All this is apparent to market analysts. But that’s not why Sharma likened Sterling to the currency of a basket-case economy. Emerging market currencies are weak when they become politicised: when vainglorious men in presidential palaces start to overrule central bankers, and when central banks themselves succumb to political pressure.
That is the effective charge against the Bank of England. It cannot fully acknowledge the damage being done to growth, trade, investment as a result of Brexit. The Treasury, meanwhile, has been borrowing its way out of the post-Brexit stagnation, all the while proclaiming its belief in a small state. Confused? You should be.
Britain’s economic decision-making has become “politicised” to the extent that neither the government nor the opposition can talk realistically about the central problem. The way out is not rejoining the EU in the short term. I don’t think that will happen in my lifetime. Nor is Johnson’s hard-Brexit agreement the biggest obstacle to prosperity. The way out is the state-led reconfiguration of our economic model – towards the high-growth, high-wage, high-skill and post-carbon economy the Tories claim to want – combined with a rewrite of the Brexit deal.
As I’ve written here before, one reason the Tories cannot achieve economic transformation is because they have replaced dirigisme with “suggestion-ism”. Neither they nor the civil servants required to execute all the grand plans for levelling up have the skills or the powers to reshape market behaviour. Meanwhile you have a Chancellor who is willing to borrow to put money into the pockets of hungry families, but unwilling to borrow to create millions of new, green jobs in the post-carbon industries of the future.

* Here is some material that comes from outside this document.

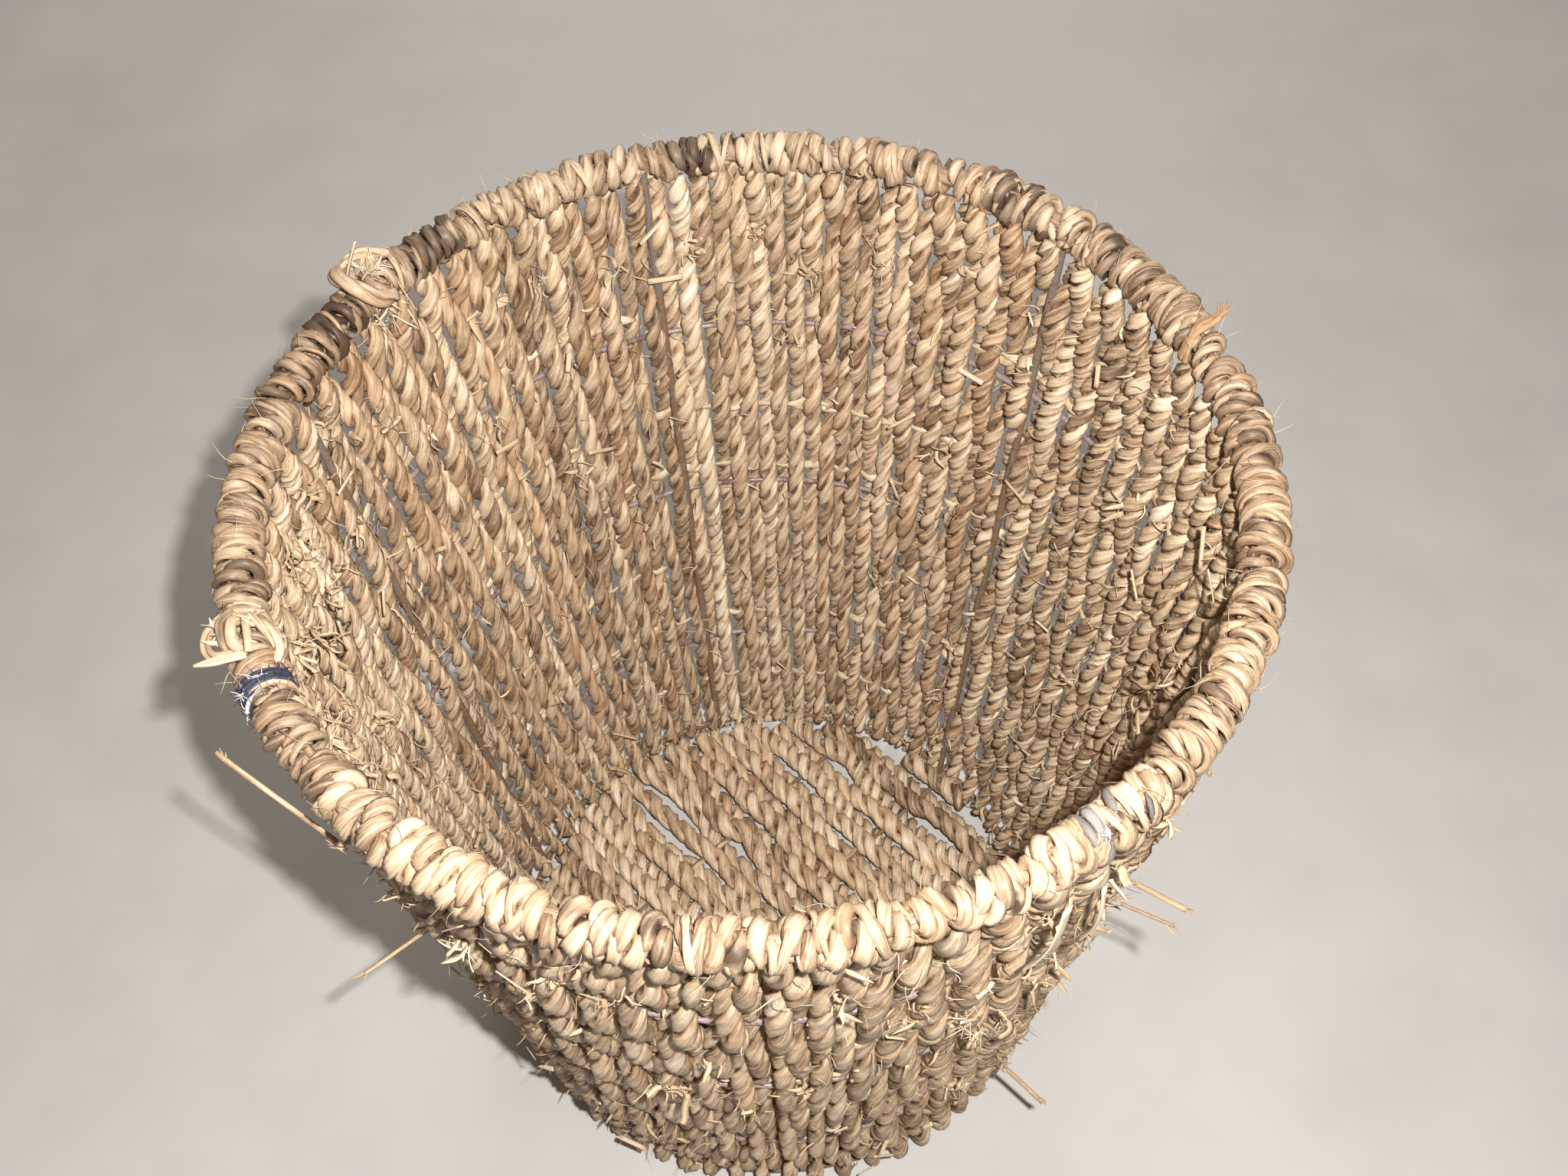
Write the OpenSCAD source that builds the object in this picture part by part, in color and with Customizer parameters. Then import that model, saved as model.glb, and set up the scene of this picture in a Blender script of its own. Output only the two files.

If the UK simply rejoined the single market – the much-touted Norway model – it would still not prosper unless it adopted a broader European social and economic approach. That means raising billions for state-led investment drives, massively upskilling the workforce, restoring a generous and comprehensive welfare state and actively co-operating with our trading partners, rather than trying to divide and rule.
But Brexit was supposed to be about a break with all that. It would facilitate deregulation, lower taxes, lower labour standards and higher inequality. That’s why some of the richest people in Britain backed it.
My worry is not that the Tories are in denial about this: it’s that Labour is, at least in public. You could tolerate, for the sake of realpolitik, the party leadership being miserly with actual commitments – though you pay a political price for the narrative void that creates. What you cannot tolerate is Labour’s refusal to face the problem. And neither will the markets, should the party come to power; investors don’t listen to focus groups.
The failure of Brexit is the strategic challenge facing the UK. It’s not just an economic problem but a geopolitical one: it has left the government with no other logical position than to hinder European co-operation, whether on technological sovereignty, strategic political autonomy, defence or migration.
In a world where globalisation is in retreat, and where systemic competition is becoming the norm, bigness matters and networks matter. In that new world, Britain has become not just a rule-taker from Europe but a “reality-taker” – there is nothing we can do about the EU being more powerful than the UK and that its rules will govern how our businesses operate.
That is a grim balance sheet for those of us who tried to stop Brexit. I hope some of those who celebrated it – six years ago this Thursday – can at least acknowledge the grimness.